Requirements -
Write out again the entries from the first line to the line that includes "# Spring: wound", keeping both of those lines.

— begin The data —

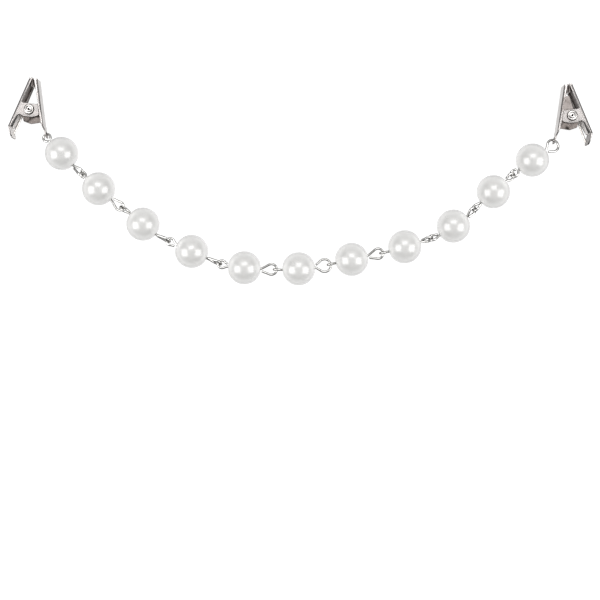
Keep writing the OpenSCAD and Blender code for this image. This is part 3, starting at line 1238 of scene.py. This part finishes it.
rivetSettings = {
    "headRadius": 1.59,
    "barrelRadius": 0.9,
    "holeRadius": 0.25,
    "grooveRadius": 0.88,
    "top": 7.99,
    "low": 0.01,
    "flatLimit": 0.8,
    "segments": 72,
}


def makeRivet(name):
    s = rivetSettings
    head = s["headRadius"]
    barrel = s["barrelRadius"]
    hole = s["holeRadius"]
    groove = s["grooveRadius"]
    # One end of the profile as (radius, depth from the end face)
    endProfile = [
        (hole, 1.6), (hole, 0.3), (hole + 0.03, 0.12), (hole + 0.08, 0.04), (hole + 0.14, 0.01),
        (hole + 0.2, 0.0), (groove - 0.13, 0.0), (groove - 0.09, 0.015), (groove - 0.06, 0.08),
        (groove, 0.16), (groove + 0.06, 0.08), (groove + 0.09, 0.015), (groove + 0.13, 0.0),
        (head - 0.3, 0.0), (head - 0.25, 0.015), (head - 0.16, 0.12), (head - 0.06, 0.26),
        (head, 0.35), (head - 0.03, 0.4), (barrel + 0.1, 0.4), (barrel + 0.02, 0.42),
        (barrel, 0.5), (barrel, 1.6),
    ]
    low = [(r, s["low"] + d) for r, d in endProfile]
    high = [(r, s["top"] - d) for r, d in reversed(endProfile)]
    rivet = outwardFaces(lathe(name, low + high, s["segments"]))
    rivet.data.materials.append(rivetMaterial)
    rivet.data.materials.append(blackShadeMaterial)
    # Black painted shade on the steep faces: a dark ring at the head's edge and in the walls of its groove
    # and hole
    for face in rivet.data.polygons:
        face.material_index = 1 if abs(face.normal.z) < s["flatLimit"] else 0
    return rivet


# Spring: wound wire with one arm in each lever

springSettings = {
    "coilRadius": 1.4,
    "wireRadius": 0.3,
    "turns": 5,
    "low": 2.36,
    "high": 5.64,
    "ringEnd": (3.8, -3.6),
    "leftFingerEnd": (-3.86, -7.9),
    "rightFingerEnd": (-3.45, -8.5),
    "sides": 14,
    "stepAngle": 9.0,
    "spacing": 0.14,
    "endRounding": 0.12,
    "blendReach": 0.7,
}


def makeSpring(name, fingerEnd):
    s = springSettings
    radius = s["coilRadius"]
    ringEnd = Vector(s["ringEnd"])
    ringTangent = heading(ringEnd) + math.degrees(math.acos(radius / ringEnd.length))
    fingerTangent = heading(fingerEnd) - math.degrees(math.acos(radius / fingerEnd.length))
    sweep = (fingerTangent - ringTangent) % 360 + 360 * s["turns"]
    steps = int(sweep / s["stepAngle"])
    path = [Vector((ringEnd.x, ringEnd.y, s["low"]))]
    for k in range(steps + 1):
        angle = rad(ringTangent + sweep * k / steps)
        height = s["low"] + (s["high"] - s["low"]) * k / steps
        path.append(Vector((radius * math.cos(angle), radius * math.sin(angle), height)))
    path.append(Vector((fingerEnd.x, fingerEnd.y, s["high"])))
    spring = addMesh(name, path, [], chainEdges(path))
    return runTree(spring, wireTree, {
        "Wire Radius": s["wireRadius"],
        "End Rounding": s["endRounding"],
        "Point Spacing": s["spacing"],
        "Sides": s["sides"],
        "Material": springMaterial,
    })


for side in ("left", "right"):
    stand = clipPlace(side)
    finger = makeFingerLever(side + "FingerLever", fingerSettings[side + "LipInnerShading"])
    place(finger, stand)
    smoothMesh(finger, clipSettings["sharpAngle"])
    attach(finger, side + "_finger")
    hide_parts(side + "_finger_lever")
    ring = makeRingLever(side + "RingLever", side == "right")
    place(ring, stand)
    smoothMesh(ring, clipSettings["sharpAngle"])
    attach(ring, "strand")
    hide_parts(side + "_ring_lever")
    rivet = makeRivet(side + "Rivet")
    place(rivet, stand)
    rivet.data.shade_smooth()
    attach(rivet, "strand")
    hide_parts(side + "_rivet")
    spring = makeSpring(side + "Spring", Vector(springSettings[side + "FingerEnd"]))
    place(spring, stand)
    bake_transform(spring)
    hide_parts(side + "_spring")
    print(side, "clip made")


# Table, lights and camera

# The stage is in metres, the lens in millimetres
stageSettings = {
    "tableSize": 6.0,
    "tableDrop": 0.00005,
    "tableGlow": 0.96,
    "tableColor": (0.13, 0.13, 0.13, 1),
    "backdropColor": (0.86, 0.86, 0.87, 1),
    "cameraHeight": 0.425,
    "cameraY": -0.03558,
    "lens": 84.0,
    "sensorWidth": 36.0,
}

# Brightness of the room around the object, from straight down (0) to straight up (1)
roomSettings = [
    (0.0, 0.9),
    (0.08, 0.7),
    (0.17, 0.16),
    (0.60, 0.12),
    (0.72, 0.28),
    (0.82, 0.42),
    (1.0, 0.5),
]

# Centre, direction of the width and of the height, width, height, power
softboxSettings = {
    "leftBox": ((-0.74, -0.2, 0.62), (-0.654, 0.094, -0.75), (0.095, -0.975, -0.202), 0.78, 0.76, 6.8),
    "rightBox": ((0.74, -0.2, 0.62), (0.654, 0.094, -0.75), (-0.095, -0.975, -0.202), 0.78, 0.76, 6.8),
    "topBox": ((0, 0.49, 1.1), (1, 0, 0), (0, -0.914, 0.407), 0.8, 0.52, 4.2),
    "farBox": ((0, 1.15, 0.8), (1, 0, 0), (0, -0.57, 0.82), 2.4, 1.5, 5.5),
}


def makeTable():
    size = stageSettings["tableSize"] / 2
    corners = [(-size, -size, 0), (size, -size, 0), (size, size, 0), (-size, size, 0)]
    table = addMesh("table", corners, [[0, 1, 2, 3]])
    material = bpy.data.materials.new("tableMaterial")
    material.use_nodes = True
    principled = material.node_tree.nodes["Principled BSDF"]
    principled.inputs["Base Color"].default_value = stageSettings["tableColor"]
    principled.inputs["Roughness"].default_value = 0.7
    principled.inputs["Emission Color"].default_value = (1, 1, 1, 1)
    principled.inputs["Emission Strength"].default_value = stageSettings["tableGlow"]
    table.data.materials.append(material)
    table.location.z = -stageSettings["tableDrop"]
    table.visible_glossy = False  # polished metal keeps its dark outlines


def addSoftbox(name, centre, across, along, width, height, power):
    lamp = bpy.data.lights.new(name, "AREA")
    lamp.shape = "RECTANGLE"
    lamp.size = width
    lamp.size_y = height
    lamp.energy = power
    thing = addObject(name, lamp)
    upAxis = Vector(along).normalized()
    wideAxis = Vector(across)
    wideAxis = (wideAxis - upAxis * wideAxis.dot(upAxis)).normalized()
    backAxis = wideAxis.cross(upAxis)
    if backAxis.dot(Vector(centre)) < 0:
        wideAxis = -wideAxis
        backAxis = -backAxis
    turn = Matrix((wideAxis, upAxis, backAxis)).transposed().to_4x4()
    thing.matrix_world = Matrix.Translation(centre) @ turn
    thing.visible_camera = False


def makeRoom():
    world = bpy.data.worlds.new("studio")
    world.use_nodes = True
    tree = world.node_tree
    tree.nodes.clear()
    coordinates = addNode(tree, "ShaderNodeTexCoord", -800, 0)
    parts = addNode(tree, "ShaderNodeSeparateXYZ", -600, 0, {0: coordinates.outputs["Generated"]})
    upward = addNode(tree, "ShaderNodeMapRange", -420, 0, {
        "Value": parts.outputs["Z"],
        "From Min": -1,
        "From Max": 1,
    })
    ramp = addNode(tree, "ShaderNodeValToRGB", -240, 0, {"Fac": upward.outputs["Result"]})
    elements = ramp.color_ramp.elements
    while len(elements) < len(roomSettings):
        elements.new(0.5)
    for element, (position, value) in zip(elements, roomSettings):
        element.position = position
        element.color = (value, value, value, 1)
    ray = addNode(tree, "ShaderNodeLightPath", -240, 300)
    seen = ray.outputs["Is Camera Ray"]
    color = addColorMix(tree, 40, 100, seen, ramp.outputs["Color"], stageSettings["backdropColor"])
    background = addNode(tree, "ShaderNodeBackground", 240, 100, {"Color": color})
    addNode(tree, "ShaderNodeOutputWorld", 440, 100, {"Surface": background.outputs["Background"]})
    return world


makeTable()
for boxName, box in softboxSettings.items():
    addSoftbox(boxName, *box)
scene = bpy.context.scene
scene.world = makeRoom()
scene.view_settings.view_transform = "Standard"

lens = bpy.data.cameras.new("camera")
lens.lens = stageSettings["lens"]
lens.sensor_width = stageSettings["sensorWidth"]
lens.clip_start = 0.01
lens.clip_end = 20
camera = addObject("camera", lens)
camera.location = (0, stageSettings["cameraY"], stageSettings["cameraHeight"])
scene.camera = camera
print("stage made")

bpy.context.view_layer.update()
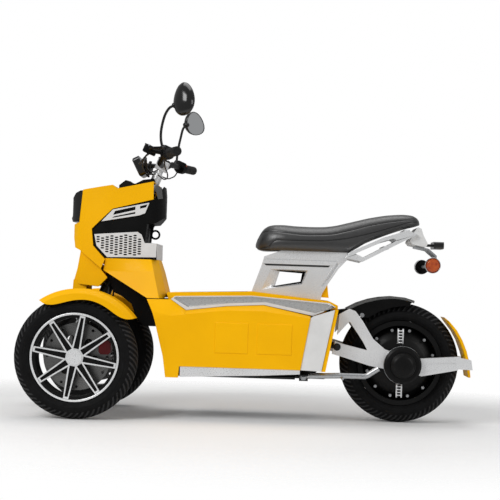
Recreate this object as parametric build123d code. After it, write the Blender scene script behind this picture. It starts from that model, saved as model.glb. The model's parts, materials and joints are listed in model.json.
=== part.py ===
from build123d import *
import os
from math import atan2, cos, degrees, hypot, radians, sin

# An electric scooter on three wheels, two in front and one behind, in millimetres.
# It stands on the floor at z 0 and faces -x, its mid-plane is y 0, and +y is its right side.

# Wheels
FRONT_AXLE_X = -647.0
REAR_AXLE_X = 592.0
TRACK = 500.0
FRONT_TYRE_R = 233.0
FRONT_TYRE_W = 90.0
REAR_TYRE_R = 236.4
REAR_TYRE_W = 120.0
BEAD_R = 152.4
FLANGE_R = 167.0
RIM_WALL = 5.0
RING_W = 9.0
SPOKES = 8
SPOKE_TURN = -10.0
SPOKE_HUB_W = 31.0
SPOKE_TIP_W = 21.0
SPOKE_LIP = 5.0
SPOKE_DEPTH = 16.0
HUB_R = 29.0
AXLE_R = 12.0
DISC_R = 128.0
DISC_T = 4.0
MOTOR_R = 118.0
MOTOR_W = 104.0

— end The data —

Complete response -
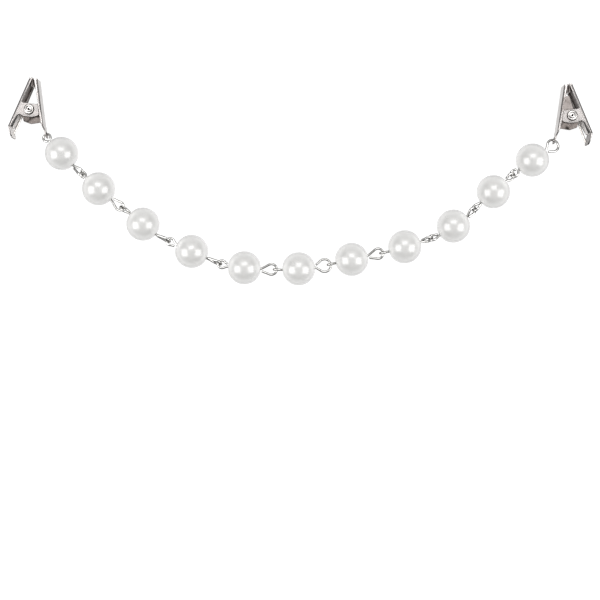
Keep writing the OpenSCAD and Blender code for this image. This is part 3, starting at line 1238 of scene.py. This part finishes it.
rivetSettings = {
    "headRadius": 1.59,
    "barrelRadius": 0.9,
    "holeRadius": 0.25,
    "grooveRadius": 0.88,
    "top": 7.99,
    "low": 0.01,
    "flatLimit": 0.8,
    "segments": 72,
}


def makeRivet(name):
    s = rivetSettings
    head = s["headRadius"]
    barrel = s["barrelRadius"]
    hole = s["holeRadius"]
    groove = s["grooveRadius"]
    # One end of the profile as (radius, depth from the end face)
    endProfile = [
        (hole, 1.6), (hole, 0.3), (hole + 0.03, 0.12), (hole + 0.08, 0.04), (hole + 0.14, 0.01),
        (hole + 0.2, 0.0), (groove - 0.13, 0.0), (groove - 0.09, 0.015), (groove - 0.06, 0.08),
        (groove, 0.16), (groove + 0.06, 0.08), (groove + 0.09, 0.015), (groove + 0.13, 0.0),
        (head - 0.3, 0.0), (head - 0.25, 0.015), (head - 0.16, 0.12), (head - 0.06, 0.26),
        (head, 0.35), (head - 0.03, 0.4), (barrel + 0.1, 0.4), (barrel + 0.02, 0.42),
        (barrel, 0.5), (barrel, 1.6),
    ]
    low = [(r, s["low"] + d) for r, d in endProfile]
    high = [(r, s["top"] - d) for r, d in reversed(endProfile)]
    rivet = outwardFaces(lathe(name, low + high, s["segments"]))
    rivet.data.materials.append(rivetMaterial)
    rivet.data.materials.append(blackShadeMaterial)
    # Black painted shade on the steep faces: a dark ring at the head's edge and in the walls of its groove
    # and hole
    for face in rivet.data.polygons:
        face.material_index = 1 if abs(face.normal.z) < s["flatLimit"] else 0
    return rivet


# Spring: wound wire with one arm in each lever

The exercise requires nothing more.